== Stated goal ==
Give back an exact copy of the lines from the start of the material through the line bearing "[p[0], under(e[0], e[1])". Include both ends and nothing else.

== Given data ==
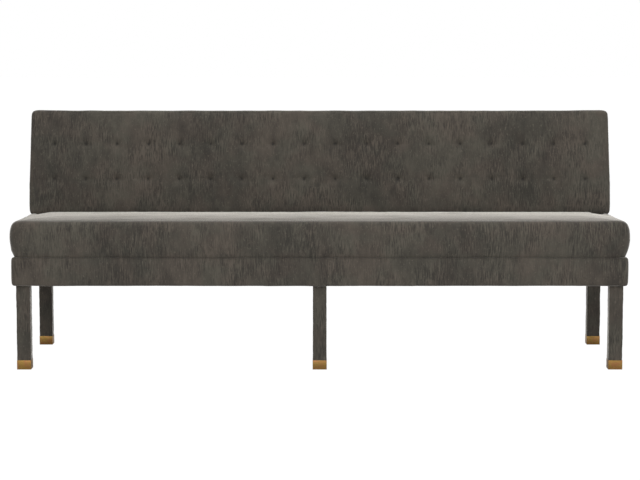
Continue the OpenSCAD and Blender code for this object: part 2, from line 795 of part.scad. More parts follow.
// Rear rim: at the outside back, but under the back only as far as the posts
function under(i, j) = j == 0 && i > 0 && i < nc - 1;
function rim_ring(dx, dz) = [for (e = edge_ij) let (p = spread(e[0], e[1], dx, dz))
    [p[0], under(e[0], e[1]) ? post_front - gap : rear_y(p[1]) + stiffener_t, p[1]]];

module back_cover() {
    grid = [for (j = [0:nr - 1]) for (i = [0:nc - 1]) face_point(i, j, 0)];
    inner = [for (j = [0:nr - 1]) for (i = [0:nc - 1]) face_point(i, j, cover_t)];
    rings = [
        side_ring(back_edge_r * 0.72, full_dz * 0.72, back_edge_r * 0.3),
        side_ring(back_edge_r, full_dz, back_edge_r * 1.1),
        rim_ring(back_edge_r * 0.8, full_dz * 0.9),
        rim_ring(back_edge_r * 0.8 - cover_t, full_dz * 0.9 - cover_t),
        side_ring(back_edge_r * 0.9 - cover_t, full_dz * 0.9 - cover_t, back_edge_r * 0.9)
    ];
    points = concat(grid, [for (r = rings) each r], inner);
    ng = nc * nr;
    function g(i, j) = j * nc + i;
    function edge(k) = g(edge_ij[k % ne][0], edge_ij[k % ne][1]);
    o = ng + len(rings) * ne;
    function at(b, k) = b == 0 ? edge(k) : b <= len(rings) ? ng + (b - 1) * ne + k % ne : o + edge(k);
    color(fabric) polyhedron(points, concat(
        [for (j = [0:nr - 2]) for (i = [0:nc - 2]) [g(i, j), g(i, j + 1), g(i + 1, j + 1)]],
        [for (j = [0:nr - 2]) for (i = [0:nc - 2]) [g(i, j), g(i + 1, j + 1), g(i + 1, j)]],
        [for (b = [0:len(rings)]) for (k = [0:ne - 1]) [at(b, k), at(b, k + 1), at(b + 1, k + 1)]],
        [for (b = [0:len(rings)]) for (k = [0:ne - 1]) [at(b, k), at(b + 1, k + 1), at(b + 1, k)]],
        [for (j = [0:nr - 2]) for (i = [0:nc - 2]) [o + g(i, j), o + g(i + 1, j), o + g(i + 1, j + 1)]],
        [for (j = [0:nr - 2]) for (i = [0:nc - 2]) [o + g(i, j), o + g(i + 1, j + 1), o + g(i, j + 1)]]
    ));
}

// Fibre between the cover and the foam: dimpled in front, flat behind
module back_fibre_wrap() {
    front = [for (j = [0:nr - 1]) for (i = [0:nc - 1]) face_point(i, j, cover_t + gap)];
    thick = back_fibre_t / cos(back_rake);
    rim = side_ring(0, 0, thick);
    ng = nc * nr;
    mid = [0, face_y(back_mid) + thick, back_mid];
    function g(i, j) = j * nc + i;
    function edge(k) = g(edge_ij[k % ne][0], edge_ij[k % ne][1]);
    color(fibre) polyhedron(concat(front, rim, [mid]), concat(
        [for (j = [0:nr - 2]) for (i = [0:nc - 2]) [g(i, j), g(i, j + 1), g(i + 1, j + 1)]],
        [for (j = [0:nr - 2]) for (i = [0:nc - 2]) [g(i, j), g(i + 1, j + 1), g(i + 1, j)]],
        [for (k = [0:ne - 1]) [edge(k), edge(k + 1), ng + (k + 1) % ne]],
        [for (k = [0:ne - 1]) [edge(k), ng + (k + 1) % ne, ng + k]],
        [for (k = [0:ne - 1]) [ng + ne, ng + k, ng + (k + 1) % ne]]
    ));
}

// Stitch of each tuft, across its dimple
module tuft_stitches() {
    rise = tuft_depth * stitch_l / tuft_pitch;
    ahead = tuft_depth - back_swell - rise - twine_d / 2 - gap;
    color(thread) for (x = tuft_x) for (z = tuft_z)
        rod_x(twine_d, [x - stitch_l / 2, face_y(z) + ahead, z], stitch_l);
}

module back_end_pads() {
    x0 = back_frame_half + gap;
    x1 = back_half - cover_t - back_edge_r * 0.4;
    color(fibre) for (x = [-x1, x0]) along_x(x, x + x1 - x0) {
        slanted(deck_top + gap, back_z - gap);
        slanted(inside_z + back_edge_r * 0.6, frame_top - corner_in / 2);
    }
}

module back_top_pad() {
    z1 = overall_h - cover_t - full_dz * 0.3;
    color(fibre) along_x(-back_frame_half, back_frame_half)
        polygon([
            [board_y(frame_top), frame_top + gap], [rear_y(frame_top), frame_top + gap],
            [rear_y(z1), z1], [board_y(z1), z1]
        ]);
}

// Strip of the outside back that follows the rear of the frame
module rear_sheet(half, from, t, heights) {
    along_x(-half, half) polygon(concat(
        [for (z = heights) [rear_y(z) + from + t, z]],
        [for (z = reversed(heights)) [rear_y(z) + from, z]]
    ));
}

// As wide as the base below the seam and as the back above it
module outside_back(base_half, half, from, t, z0, z1) {
    rear_sheet(base_half, from, t, [z0, rail_top, seam_z]);
    rear_sheet(half, from, t, [seam_z, z1]);
}

module outside_back_board() {
    color(card) outside_back(frame_half, back_frame_half, gap, stiffener_t, rail_z, frame_top);
}

module outside_back_cover() {
    from = 2 * gap + stiffener_t;
    half = back_half - 2 * cover_t - gap;
    color(fabric) outside_back(apron_half - cover_t, half, from, cover_t, apron_z + gap, outside_top);
}

// Cloth that closes the foot of the back behind and beside the seat
module heel_cover() {
    x = back_half - back_edge_r * 0.2;
    y0 = seat_rear + gap;
    y1 = frame_rear + stiffener_t;
    color(fabric) translate([0, 0, seam_z + gap]) linear_extrude(back_z - seam_z - 2 * gap)
        polygon([
            [-x, y1], [-x, y0], [x, y0], [x, y1], [x - cover_t, y1],
            [x - cover_t, y0 + cover_t], [-x + cover_t, y0 + cover_t], [-x + cover_t, y1]
        ]);
}

for (i = [0:len(leg_names) - 1]) {
    leg_post(i);
    leg_cover(i);
    ferrule(i);
}
glides();
seat_rail_front();
seat_rail_rear();
seat_rail_side(-1);  // seat_rail_left
seat_rail_side(1);  // seat_rail_right
for (i = [0:len(cross_names) - 1])
    cross_rail(cross_x[i]);
frame_dowels();
corner_blocks();
corner_block_screws();
seat_webbing_crosswise();
seat_webbing_lengthwise();
seat_deck_cloth();
seat_foam_core();
seat_fibre_wrap();
seat_cover();
apron_padding();
apron_cover();
dust_cover();
for (i = [0:len(post_names) - 1])
    back_post(post_x[i]);
back_end_board(-1);  // back_end_board_left
back_end_board(1);  // back_end_board_right
back_top_rail();
back_bottom_rails();
back_post_bolts();
back_post_nuts();
back_board();
back_foam_core();
back_fibre_wrap();
back_cover();
back_end_pads();
back_top_pad();
outside_back_board();
outside_back_cover();
heel_cover();
tuft_stitches();
tuft_twines();
tuft_toggles();
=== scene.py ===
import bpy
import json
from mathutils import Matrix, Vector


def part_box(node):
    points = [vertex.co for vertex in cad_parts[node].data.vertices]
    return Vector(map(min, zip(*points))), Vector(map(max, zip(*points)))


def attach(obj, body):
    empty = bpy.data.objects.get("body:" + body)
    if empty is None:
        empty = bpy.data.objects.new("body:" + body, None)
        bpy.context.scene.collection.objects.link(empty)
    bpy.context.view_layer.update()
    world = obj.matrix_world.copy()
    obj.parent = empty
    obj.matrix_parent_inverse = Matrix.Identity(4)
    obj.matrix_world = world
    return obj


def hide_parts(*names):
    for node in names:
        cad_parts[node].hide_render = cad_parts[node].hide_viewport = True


bl_info = {
    "name": "Banquette Bench",
    "version": (1, 0, 0),
    "blender": (4, 5, 0),
    "location": "3D View > Sidebar > Bench",
    "description": "Upholstered banquette bench with a tufted back, on its packed frame",
    "category": "Object",
}

import json
import math

import bmesh
import bpy
import numpy as np
from bpy.props import FloatProperty, FloatVectorProperty, PointerProperty
from mathutils import Matrix, Vector, noise
from mathutils.bvhtree import BVHTree

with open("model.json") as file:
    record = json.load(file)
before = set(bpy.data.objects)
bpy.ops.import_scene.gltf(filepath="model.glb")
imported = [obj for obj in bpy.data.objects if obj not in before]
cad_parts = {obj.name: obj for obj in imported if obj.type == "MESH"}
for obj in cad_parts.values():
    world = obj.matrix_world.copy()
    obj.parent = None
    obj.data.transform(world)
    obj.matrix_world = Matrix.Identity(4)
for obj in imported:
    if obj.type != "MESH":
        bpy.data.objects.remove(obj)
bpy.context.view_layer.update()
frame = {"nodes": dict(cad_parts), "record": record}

MM = 0.001
LEGS = ["front_left", "front_centre", "front_right", "rear_left", "rear_centre", "rear_right"]

# Heights and planes that the covers share, in millimetres
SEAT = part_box("seat_cover")
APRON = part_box("apron_cover")
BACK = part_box("back_cover")
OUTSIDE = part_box("outside_back_cover")
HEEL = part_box("heel_cover")
SEAT_HALF, SEAT_FRONT, SEAT_REAR = SEAT[1].x / MM, SEAT[0].y / MM, SEAT[1].y / MM
SEAM_Z = APRON[1].z / MM
BACK_HALF, BACK_Z, TOP_Z = BACK[1].x / MM, BACK[0].z / MM, BACK[1].z / MM
RAKE = math.tan(math.radians(11.5))
BACK_FOOT = SEAT_FRONT + 485
# The back's front edge is rounded over this much across and up
EDGE_DX, EDGE_DZ = 14, 11.2
TUFT_PITCH, MIDDLE_TUFT = 115.2, 8.5
TUFT_Z = (BACK_Z + 133, BACK_Z + 261)
TUFT_X = [(k - MIDDLE_TUFT) * TUFT_PITCH for k in range(18)]
CLOTH_THICK = 0.002


def srgb(code):
    """Linear colour of a hex value."""
    parts = [int(code[i:i + 2], 16) / 255 for i in (1, 3, 5)]
    return (*[c / 12.92 if c <= 0.04045 else ((c + 0.055) / 1.055) ** 2.4 for c in parts], 1)


def colour(text, code):
    return FloatVectorProperty(
        name=text, description=text + " as it looks in even light", subtype="COLOR", size=4,
        min=0, max=1, default=srgb(code))


def length(text, about, value, low, high):
    return FloatProperty(
        name=text, description=about, default=value * MM, min=low * MM, max=high * MM,
        unit="LENGTH", subtype="DISTANCE", precision=4)


class BenchSizes(bpy.types.PropertyGroup):
    tuft_depth: length("Tuft depth", "Depth of a tuft below the swell of the back", 9, 4, 12)
    back_swell: length("Back swell", "Forward swell of the back between its edges", 5, 0, 9)
    crown: length("Seat crown", "Rise of the seat above its edges", 10, 4, 18)
    seat_swell: length("Seat swell", "Most that stuffing may push the seat's cover out", 4, 0, 8)
    back_puff: length("Back puff", "Most that stuffing may push the back's cover out", 1.8, 0, 8)
    ripple: length("Ripple", "Height of the soft unevenness in the covers", 1.2, 0, 3)


class BenchColours(bpy.types.PropertyGroup):
    nap_dark: colour("Velvet, nap brushed dark", "#312e2a")
    nap_light: colour("Velvet, nap brushed light", "#4f4a43")
    brass: colour("Brass", "#8c6f3d")
    floor: colour("Floor", "#f4f4f4")


def sizes():
    return bpy.context.scene.bench_sizes


def colours():
    return bpy.context.scene.bench_colours


# Mesh helpers


def deselect():
    if bpy.context.mode != "OBJECT":
        bpy.ops.object.mode_set(mode="OBJECT")
    bpy.ops.object.select_all(action="DESELECT")


def only(piece):
    deselect()
    piece.select_set(True)
    bpy.context.view_layer.objects.active = piece


def named(name):
    piece = bpy.context.object
    piece.name = piece.data.name = name
    return piece


def pick(piece, kind, test):
    """Selects the edges or faces that pass the test, in edit mode, and no others."""
    bpy.ops.mesh.select_mode(type=kind)
    bpy.ops.mesh.select_all(action="DESELECT")
    mesh = bmesh.from_edit_mesh(piece.data)
    for item in {"EDGE": mesh.edges, "FACE": mesh.faces}[kind]:
        if test(item):
            item.select_set(True)
    bmesh.update_edit_mesh(piece.data)


def points(piece):
    """Corners of the piece's mesh, in millimetres."""
    flat = np.empty(len(piece.data.vertices) * 3)
    piece.data.vertices.foreach_get("co", flat)
    return flat.reshape(-1, 3) / MM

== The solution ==
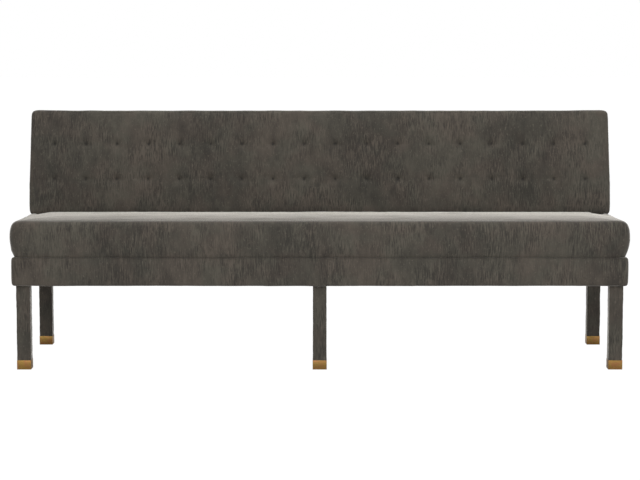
Continue the OpenSCAD and Blender code for this object: part 2, from line 795 of part.scad. More parts follow.
// Rear rim: at the outside back, but under the back only as far as the posts
function under(i, j) = j == 0 && i > 0 && i < nc - 1;
function rim_ring(dx, dz) = [for (e = edge_ij) let (p = spread(e[0], e[1], dx, dz))
    [p[0], under(e[0], e[1]) ? post_front - gap : rear_y(p[1]) + stiffener_t, p[1]]];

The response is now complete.